Historique du tableau de Notre-Dame du Perpétuel-Secours. [1]

           Au milieu du XV° siècle, les Turcs, ennemis acharnés du nom chrétien, envahirent quelques-unes des contrées méridionales de l’Europe. Leur cri de guerre était: Crois ou meurs! Et il fallait opter entre ceindre le turban ou tomber sous le cimeterre.

          En ce temps-là vivait, dans l’île de Crète, un honnête marchand dont la principale occupation était d’acquérir ces richesses spirituelles, que ni les voleurs ni la mort ne peuvent nous ravir.[2] Il professait une dévotion toute particulière envers la très sainte Vierge, et son trésor le plus précieux ici-bas était une image miraculeuse de Marie, devant laquelle il avait coutume de prier.

          Or, il arriva qu’un certain nombre de Crétois, craignant une irruption des Turcs, résolurent de quitter leur île. Le pieux marchand se joignit à eux; mais, ne voulant pas que l’image tutélaire de Marie fût laissée dans l’oubli ou exposée à de sacrilèges profanations, il l’emporta et la prit comme sauvegarde contre les périls du voyage, en s’embarquant sur un vaisseau qui faisait voile pour l’Italie.

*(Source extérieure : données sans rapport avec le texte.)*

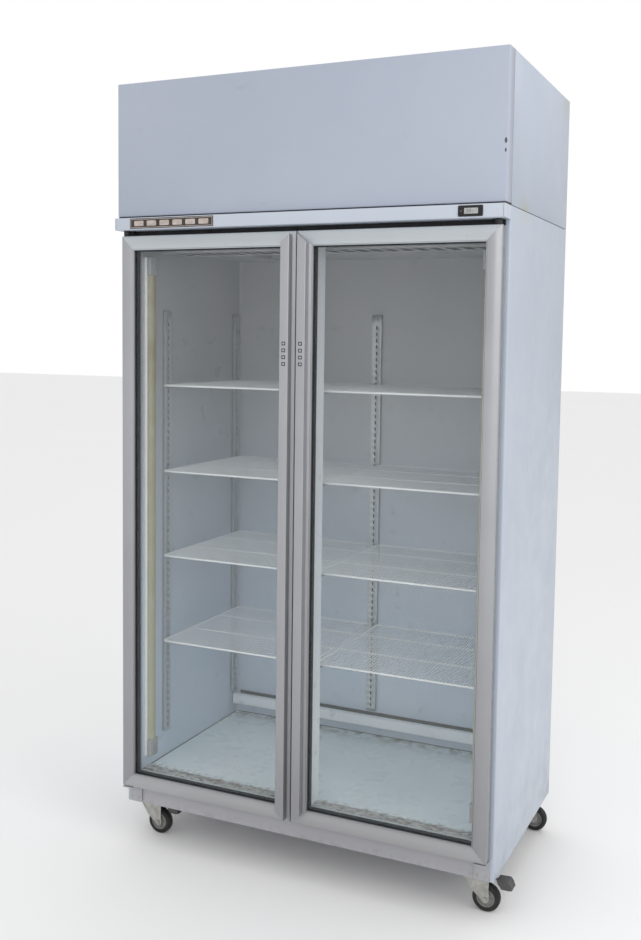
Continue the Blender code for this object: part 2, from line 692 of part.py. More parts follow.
def add_evaporator():
    """An insulated box over the roof's air ducts, holding the evaporator's coil and its fan."""
    base = ROOF + GAP
    low, high, wall = (-0.470, 0.070, base), (-0.070, 0.500, 2.030), 0.022
    housing = add_box("evaporator_housing", low, high, "cabinet", "liner_white")
    cut(housing, box_mesh((low[0] + wall, low[1] + wall, base - 0.01),
                          (high[0] - wall, high[1] - wall, high[2] - wall)))
    fan_x, fan_y, fan_z = EVAPORATOR_FAN_PLACE
    join(housing, cylinder_mesh(0.018, (fan_x, fan_y, 0), "z", fan_z + 0.013, high[2] - wall / 2, 16))
    add_box("evaporator_coil", (-0.440, 0.210, base), (-0.100, 0.290, 2.000), "cabinet", "fin_aluminium")
    add_fan("evaporator_fan", "evaporator_fan", EVAPORATOR_FAN_PLACE, "z",
            EVAPORATOR_FAN_RADIUS, 0.022, 0.020, 5)


# Castors


def castor_places():
    for end, y in (("front", CASTOR_FRONT_Y), ("rear", CASTOR_REAR_Y)):
        for side, name in ((-1, "left"), (1, "right")):
            yield f"{end}_{name}", side * CASTOR_X, y


def add_castor(label, x, y):
    """A swivel fork with its axle, trailing towards +X, and a wheel that turns on the axle."""
    axle_x, axle_z = x + WHEEL_TRAIL, WHEEL_RADIUS
    outline = [(x - 0.036, FORK_TOP), (x - 0.035, FORK_TOP - 0.012)]
    outline += arc((axle_x, axle_z), 0.011, 200, 370, 8)
    outline += [(x + 0.032, FORK_TOP - 0.010), (x + 0.030, FORK_TOP)]
    fork_mesh = prism_mesh(outline, "y", y - FORK_HALF_WIDTH, y + FORK_HALF_WIDTH)
    fork = add_object(f"castor_fork_{label}", fork_mesh, f"castor_{label}", "zinc")
    slot = FORK_SLOT_HALF_WIDTH
    cut(fork, box_mesh((x - 0.05, y - slot, 0.0), (x + 0.06, y + slot, FORK_TOP - 0.003)))
    join(fork, cylinder_mesh(AXLE_RADIUS, (axle_x, 0, axle_z), "y", y - 0.0195, y + 0.0195, 12))
    join(fork, cylinder_mesh(0.019, (x, y, 0), "z", FORK_TOP - 0.001, UNDERSIDE - CASTOR_PLATE - GAP, 20))
    bore, tread = AXLE_RADIUS + RUNNING_CLEARANCE, WHEEL_WIDTH / 2
    profile = [(bore, -tread), (0.012, -tread), (0.013, -tread + 0.002), (0.023, -tread + 0.002)]
    profile += [(0.0245, -tread), (WHEEL_RADIUS - 0.004, -tread), (WHEEL_RADIUS, -tread + 0.005)]
    profile += [(radius, -height) for radius, height in reversed(profile)]
    mesh = turned_mesh(profile, (axle_x, y, axle_z), "y", 32)
    add_object(f"castor_wheel_{label}", mesh, f"wheel_{label}", "black_rubber")


def add_brake_pedal(label, x, y):
    """A lever on the fork of a front castor. Pressing its wide pad down locks the wheel."""
    pivot_x, pivot_z = x + PEDAL_PIVOT[0], PEDAL_PIVOT[1]
    lever = [(pivot_x - 0.016, pivot_z - 0.005), (pivot_x + 0.024, pivot_z + 0.001)]
    lever += [(pivot_x + 0.024, pivot_z + 0.007), (pivot_x - 0.016, pivot_z + 0.004)]
    body = f"pedal_{label}"
    lever_mesh = prism_mesh(lever, "y", y - 0.008, y + 0.008)
    pedal = add_object(f"brake_pedal_{label}", lever_mesh, body, "grey_plastic")
    tip = x + PEDAL_REACH
    pad = [(pivot_x + 0.015, pivot_z + 0.0125), (tip - 0.011, pivot_z + 0.0145), (tip, pivot_z - 0.010)]
    pad += [(tip - 0.029, pivot_z - 0.0155)]
    join(pedal, prism_mesh(pad, "y", y - 0.018, y + 0.018))


def main():
    clear_scene()
    make_materials()
    add_parent("cabinet", SHIFT)
    for side, name in ((-1, "left"), (1, "right")):
        add_parent(f"{name}_door", (hinge_x(side), HINGE_Y, DOOR_BOTTOM), "cabinet")
    add_parent("condenser_fan", (FAN_X, CONDENSER_FAN_Y, FAN_Z), "cabinet")
    add_parent("evaporator_fan", EVAPORATOR_FAN_PLACE, "cabinet")
    add_outer_shell()
    add_base_frame()
    add_insulated_panels()
    add_mullion()
    add_header()
    add_trim_strip()
    add_hinge_brackets()
    add_door(-1, "left")
    add_door(1, "right")
    add_pilasters()
    add_shelves()
    add_rear_guard_rail()
    add_lamps()
    add_condensing_unit()
    add_evaporator()
    add_pipe_and_control_box()
    for label, x, y in castor_places():
        add_parent(f"castor_{label}", (x, y, FORK_TOP), "cabinet")
        add_parent(f"wheel_{label}", (x + WHEEL_TRAIL, y, WHEEL_RADIUS), f"castor_{label}")
        add_castor(label, x, y)
        if label.startswith("front"):
            add_parent(f"pedal_{label}", (x + PEDAL_PIVOT[0], y, PEDAL_PIVOT[1]), f"castor_{label}")
            add_brake_pedal(label, x, y)


main()
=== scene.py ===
"""The look of the glass door merchandiser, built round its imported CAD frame.

Lengths are in metres. Every piece is laid out in the cabinet's own frame, as part.py has it: X = 0 on the
centre line, Y = 0 at the front edge of the side panels and Z = 0 on the floor. ORIGIN moves it to the row's.
"""

import math

import bmesh
import bpy
from mathutils import Matrix, Vector


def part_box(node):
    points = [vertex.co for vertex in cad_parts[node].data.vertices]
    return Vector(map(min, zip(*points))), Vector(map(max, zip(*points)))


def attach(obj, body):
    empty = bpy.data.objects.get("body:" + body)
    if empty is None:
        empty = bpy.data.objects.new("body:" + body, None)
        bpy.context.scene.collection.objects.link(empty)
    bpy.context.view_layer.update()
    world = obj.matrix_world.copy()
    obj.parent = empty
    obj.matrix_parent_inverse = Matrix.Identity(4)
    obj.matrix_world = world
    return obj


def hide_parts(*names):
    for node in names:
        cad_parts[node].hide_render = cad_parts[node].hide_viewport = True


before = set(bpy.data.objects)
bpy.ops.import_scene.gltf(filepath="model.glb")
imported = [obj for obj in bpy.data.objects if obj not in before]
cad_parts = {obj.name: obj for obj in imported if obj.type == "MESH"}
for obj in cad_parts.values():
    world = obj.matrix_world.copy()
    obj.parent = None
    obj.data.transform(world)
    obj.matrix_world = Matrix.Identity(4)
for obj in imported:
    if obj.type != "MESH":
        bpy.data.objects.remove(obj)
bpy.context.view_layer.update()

SHELL_LOW, SHELL_HIGH = (Vector(corner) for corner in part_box("outer_shell"))
ORIGIN = Vector(((SHELL_LOW.x + SHELL_HIGH.x) / 2, SHELL_LOW.y, 0.0))
HALF = (SHELL_HIGH.x - SHELL_LOW.x) / 2
REAR_INSET = 0.0006
DEPTH = SHELL_HIGH.y - SHELL_LOW.y - REAR_INSET
SIDES = ((-1, "left"), (1, "right"))
SHELF_LEVELS = range(1, 5)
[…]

          La très sainte Vierge ne tarda pas à récompenser d’une manière digne d’elle, la sollicitude de son fidèle serviteur, après avoir mis toutefois sa confiance à l’épreuve. A peine eut-on levé l’ancre, que le ciel se couvrit de nuages, la mer devint furieuse, et, en peu d’instants, une horrible tempête se déchaîna sur le bâtiment, menaçant de l’engloutir. Après une lutte désespérée, l’équipage épuisé abandonna le navire à la merci des flots. Dès lors, les passagers tremblants n’eurent plus qu’à attendre, dans une horrible angoisse, la vague qui devait les précipiter au fond de l’abîme. A ce moment solennel, le dévot voyageur, calme et tranquille en face de la mort, se souvient de sa céleste protectrice. Il découvre à ses compagnons le tableau miraculeux, et les exhorte vivement à recourir avec confiance à celle que l’Eglise invoque comme l’Etoile de la mer; puis, donnant lui-même l’exemple, il se prosterne devant l’image sacrée. A cette vue, l’équipage tout entier, ranimé dans sa foi, tombe à genoux et se met en prière. A peine ces infortunés ont-ils élevé leurs regards suppliants vers Marie, que la tourmente s’apaise; le ciel reprend sa sérénité; et, quelques jours après, le vaisseau voguant sur une mer tranquille, entrait, sans aucun dommage, dans un port d’Italie.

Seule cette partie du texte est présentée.